Psychotherapy, or talk therapy, is a way to help people manage and cope with their mental health conditions. Psychotherapy can help eliminate the symptoms that affect a person so that they are able to function better and can increase well-being and healing.
Below are a few examples of therapies used by our psychologists:
Behavioral therapy is an umbrella term for types of therapy that treat Behavioral health disorders. This form of therapy seeks to identify and help change potentially self-destructive or unhealthy behaviors. It functions on the idea that all behaviors are learned and that unhealthy behaviors can be changed. The focus of treatment is often on current problems and how to change them.
Mindfulness-based cognitive therapy (MBCT) is a type of psychotherapy that involves a combination of cognitive therapy, meditation, and the cultivation of a present-oriented, non-judgmental attitude called "mindfulness. It promotes psychological flexibility that encourages healthy contact with thoughts, reconnection with the here and now, realization of personal values, and commitment to behavior change.
Group therapy is a form of psychotherapy that involves one or more therapists working with several people at the same time in a group setting. This type of therapy is widely available at a variety of locations including private therapeutic practices, hospitals, mental health clinics, and community centers.
Couples counselling is a form of psychotherapy used to treat relationship distress for both individuals and couples. The purpose of couple’s therapy is to restore a better level of functioning in couples. The reasons for distress can include poor communication skills, incompatibility, or a broad spectrum of psychological disorders. The focus of couple’s therapy is to identify the presence of dissatisfaction and distress in the relationship, and to devise and implement a treatment plan with objectives designed to improve or alleviate the presenting symptoms and restore the relationship to a better and healthier level of functioning. Couples therapy can assist persons who are having complaints of intimacy, sexual, and communication difficulties.
Family therapy is a type of psychotherapy that helps family members improve communication and resolve conflicts. It tends to view change in terms of the systems of interaction between family members. It emphasizes family relationships as an important factor in psychological health.
Solution-Focused Therapy is an approach to psychotherapy based on solution-building rather than problem-solving. Solution-focused brief therapy is conducted only for a limited time, however the technique is often incorporated into other long-term therapy types and effects can be long-lasting.
This approach focuses on changing problematic behaviours, feelings, and thoughts by discovering their unconscious meanings and motivations. Psychodynamic psychotherapy can be characterized by a close working partnership between the therapist and client. Clients learn about themselves by exploring their interactions in the therapeutic relationship.
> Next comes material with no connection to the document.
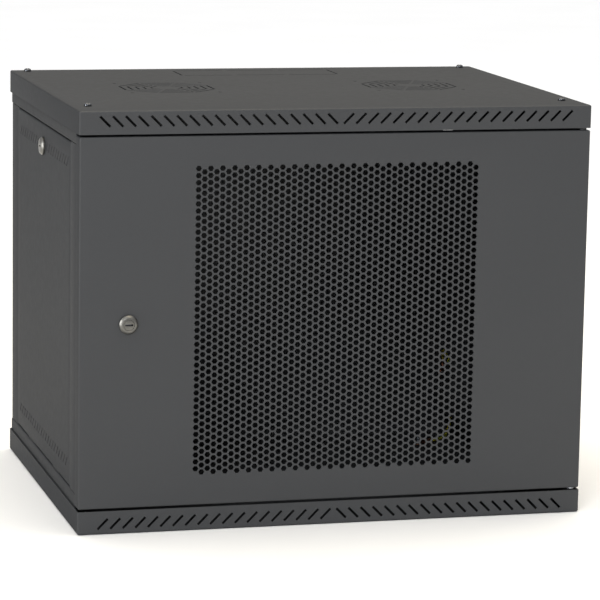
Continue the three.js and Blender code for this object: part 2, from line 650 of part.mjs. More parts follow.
// The panel hangs between the posts: two tabs stand in the lower rail, and the lock holds its top.
function sidePanel(side) {
  const { bottom, top, front, rear, fold, edgeFold } = PANEL;
  const across = (inner, outer) => [side * inner, side * outer];
  const holes = [...panelVents(-1), circle(SIDE_LOCK.y, SIDE_LOCK.z, LOCK.hole, ROUND)];
  const inside = side * (POST_FACE - SHEET);
  const face = sheet("x", rectangle(front, rear, bottom, top), inside, side * POST_FACE, holes);
  const topFold = block(across(POST_FACE - fold, POST_FACE), [front, rear], [top - SHEET, top]);
  const edges = [[front, front + SHEET], [rear - SHEET, rear]].map((y) =>
    block(across(POST_FACE - edgeFold, POST_FACE), y, [PANEL_TAB.high, top - 2 * SHEET]));
  const tabs = PANEL_TAB.ys.map((y) =>
    block(across(PANEL_TAB.inner, PANEL_TAB.outer), [y - PANEL_TAB.half, y + PANEL_TAB.half],
      [PANEL_TAB.low, PANEL_TAB.high]));
  return joined(face, topFold, ...edges, ...tabs);
}

// ---------------------------------------------------------------- earth bond

// A ring lug along +X, with its plate on the plane z = 0.
function lug() {
  const { ring: radius, hole, plate, tongue, barrelEnd, barrel, sides } = LUG;
  const outline = [
    ...arc(0, 0, radius, Math.PI / 4, (7 * Math.PI) / 4, 8),
    [tongue, -barrel],
    [tongue, barrel],
  ];
  const flat = sheet("z", outline, 0, plate, [circle(0, 0, hole, SMALL_ROUND)]);
  return flat.add(rod(barrel, tongue - 1.5, barrelEnd, AXIS.x, [0, 0, barrel], sides));
}

function earthBond() {
  const group = new THREE.Group();
  const baseLug = piece("base_earth_lug", copper, lug());
  baseLug.position.set(EARTH_BASE.x, EARTH_BASE.y, SHEET + GAP);
  baseLug.rotation.z = EARTH_BASE.turn;
  // On the post the lug stands upright with its plate against the flange.
  const postLug = piece("post_earth_lug", copper, lug());
  const flange = FRAME_REAR - SHEET - GAP;
  postLug.position.set(EARTH_POST.x, flange, EARTH_POST.z);
  postLug.setRotationFromMatrix(new THREE.Matrix4().makeBasis(AXIS.z, AXIS.x.clone().negate(),
    AXIS.y.clone().negate()));
  const route = new THREE.CatmullRomCurve3(WIRE_ROUTE.map((point) => new THREE.Vector3(...point)));
  group.add(
    baseLug,
    postLug,
    piece("base_earth_nut", zinc, hexNut(EARTH_NUT, SHEET + 2 * GAP + LUG.plate, AXIS.z,
      [EARTH_BASE.x, EARTH_BASE.y, 0])),
    piece("post_earth_nut", zinc, hexNut(EARTH_NUT, flange - LUG.plate - GAP - EARTH_NUT.height, AXIS.y,
      [EARTH_POST.x, 0, EARTH_POST.z])),
    piece("earth_wire", earthInsulation, swept(route, WIRE.radius, WIRE.sides, WIRE.steps)),
  );
  return group;
}

// ---------------------------------------------------------------- assembly

const cabinet = new THREE.Group();
const SIDES = [[-1, "left"], [1, "right"]];
const LEVELS = [[false, "lower"], [true, "upper"]];

cabinet.add(topCover(), baseTray(), piece("rear_panel", powderCoat, rearPanel()));
for (const [side, name] of SIDES) {
  cabinet.add(
    piece(`${name}_top_rail`, powderCoat, topRail(side)),
    piece(`${name}_bottom_rail`, powderCoat, bottomRail(side)),
    piece(`${name}_front_post`, powderCoat, frontPost(side)),
    piece(`${name}_rear_post`, powderCoat, rearPost(side)),
    piece(`${name}_rack_rail`, powderCoat, rackRail(side)),
    piece(`${name}_side_panel`, powderCoat, sidePanel(side)),
    sideLock(side, name),
  );
  for (const [upper, height] of LEVELS) {
    cabinet.add(
      piece(`${name}_${height}_depth_bar`, powderCoat, depthBar(side, upper)),
      piece(`${name}_${height}_rail_bolt`, zinc, railBolt(side, upper)),
    );
  }
  REAR_PANEL.screwLevels.forEach((z, i) => {
    const place = [side * REAR_PANEL.screwAcross, REAR_PANEL.face - SHEET - GAP, z];
    cabinet.add(piece(`${name}_${LEVELS[i][1]}_rear_panel_screw`, zinc,
      domedScrew(PANEL_SCREW, AXIS.y.clone().negate(), place)));
  });
  for (const [y, end] of [[TRAY_SCREW.front, "front"], [TRAY_SCREW.rear, "rear"]]) {
    const x = side * TRAY_SCREW.x;
    cabinet.add(
      piece(`${name}_${end}_cover_screw`, blackZinc, domedScrew(COVER_SCREW, AXIS.z, [x, y, HEIGHT + GAP])),
      piece(`${name}_${end}_base_nut`, zinc, hexNut(BASE_NUT, 2 * SHEET + 2 * GAP, AXIS.z, [x, y, 0])),
    );
  }
}
cabinet.add(
  piece("upper_hinge_bracket", powderCoat, upperBracket()),
  piece("lower_hinge_bracket", powderCoat, lowerBracket()),
  piece("lower_hinge_pin", zinc, lowerPin()),
  piece("hinge_bush", zinc, hingeBush()),
  piece("door_panel", powderCoat, doorPanel()),
  piece("pin_guide", powderCoat, pinGuide()),
  piece("upper_hinge_pin", zinc, upperPin()),
  piece("hinge_pin_spring", zinc, pinSpring()),
  doorLock(),
  earthBond(),
);

export default cabinet;
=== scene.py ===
import json
import math

import bmesh
import bpy
from mathutils import Matrix, Vector
from mathutils.geometry import delaunay_2d_cdt

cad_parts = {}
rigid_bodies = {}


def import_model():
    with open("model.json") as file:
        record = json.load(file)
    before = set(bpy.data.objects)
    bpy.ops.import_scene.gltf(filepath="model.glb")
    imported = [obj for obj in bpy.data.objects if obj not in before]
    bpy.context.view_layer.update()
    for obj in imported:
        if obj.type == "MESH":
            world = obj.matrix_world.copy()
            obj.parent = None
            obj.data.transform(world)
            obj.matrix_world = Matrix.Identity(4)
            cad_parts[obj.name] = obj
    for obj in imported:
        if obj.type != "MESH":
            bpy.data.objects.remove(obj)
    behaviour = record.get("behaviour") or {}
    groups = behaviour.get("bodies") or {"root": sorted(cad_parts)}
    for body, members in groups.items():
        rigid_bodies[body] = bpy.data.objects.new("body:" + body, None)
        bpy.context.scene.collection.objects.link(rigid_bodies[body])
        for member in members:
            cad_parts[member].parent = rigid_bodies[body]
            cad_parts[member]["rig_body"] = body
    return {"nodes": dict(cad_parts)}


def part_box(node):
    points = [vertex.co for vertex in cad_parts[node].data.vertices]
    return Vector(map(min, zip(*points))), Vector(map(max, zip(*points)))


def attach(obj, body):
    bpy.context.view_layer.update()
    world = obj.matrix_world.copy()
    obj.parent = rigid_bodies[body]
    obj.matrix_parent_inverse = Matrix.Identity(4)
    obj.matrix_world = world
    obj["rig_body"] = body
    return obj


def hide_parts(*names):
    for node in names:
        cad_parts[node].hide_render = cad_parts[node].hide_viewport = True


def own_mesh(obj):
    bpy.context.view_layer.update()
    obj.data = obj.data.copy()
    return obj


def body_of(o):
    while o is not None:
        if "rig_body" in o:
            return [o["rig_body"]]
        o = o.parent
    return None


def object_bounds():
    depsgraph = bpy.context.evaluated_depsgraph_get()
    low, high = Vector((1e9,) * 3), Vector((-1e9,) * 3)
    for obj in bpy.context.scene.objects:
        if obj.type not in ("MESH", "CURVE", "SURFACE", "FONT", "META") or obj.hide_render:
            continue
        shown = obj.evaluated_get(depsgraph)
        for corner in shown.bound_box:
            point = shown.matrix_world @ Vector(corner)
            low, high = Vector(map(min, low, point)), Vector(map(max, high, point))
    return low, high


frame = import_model()
CAD_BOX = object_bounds()

# A 9U wall-mounted network cabinet. Shapes are drawn in millimetres and meshed in metres.
MM = 0.001
MERGE = 2e-6  # metres within which points are joined
SHARP_ANGLE, BEVEL_ANGLE = math.radians(38), math.radians(40)

# Camera: its place in metres, its angles in degrees, its lens and sensor in millimetres
CAMERA_PLACE = (-0.94276, -3.56259, 0.86602)
CAMERA_AZIMUTH, CAMERA_ELEVATION, CAMERA_ROLL = 15.0788, 9.9044, 1.0111
CAMERA_LENS, CAMERA_SENSOR = 185.12, 36.0

# Sheet metal
SHEET = 1.2
GAP = 0.3  # between pieces that touch
BEND = 2.0  # outer radius of a fold
BEND_STEPS = 4

# Trays: vents in the front skirt, two grilles with screw holes, a cable knock-out and four studs
SLOT_COUNT, SLOT_PITCH, SLOT_FIRST, SLOT_LEVEL = 19, 14.53, 9.35, 11.9
SLOT_LENGTH, SLOT_WIDTH, PANEL_SLOT_WIDTH, SLOT_SLANT = 16.5, 2.8, 1.8, math.pi / 4
FAN_X, FAN_Y, FAN_RINGS, FAN_FIRST, FAN_PITCH = 150, 5, 5, 18.1, 8.8
FAN_SLOT, FAN_SPOKE, FAN_SIDES = 2.5, 2.5, 8
FAN_HOLE_SPACING, FAN_HOLE_RADIUS = 105, 2.2
KNOCKOUT_HALF, KNOCKOUT_FRONT, KNOCKOUT_REAR = 99.5, 143, 200
KNOCKOUT_SLIT, KNOCKOUT_BRIDGE, KNOCKOUT_PARTS = 2.2, 3, 3
STUD_X, STUD_FRONT, STUD_REAR, STUD_RADIUS, STUD_TOP = 281, -178, 211, 3, 14
STUD_HOLE, STUD_CLEAR = 2.8, 0.4  # the cover's screw holes, and the room round a stud in the rails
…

It is a psychotherapeutic approach that integrates psychodynamic, cognitive-behavioral, and interpersonal conceptual models and techniques. The objective of the therapist is to reinforce the patient's healthy and adaptive patterns of thoughts and behaviors in order to reduce the intra-psychic conflicts. In supportive therapy the therapist engages in a fully emotional, encouraging, and supportive relationship with the patient as a method of furthering healthy defense mechanisms, especially in the context of interpersonal relationships.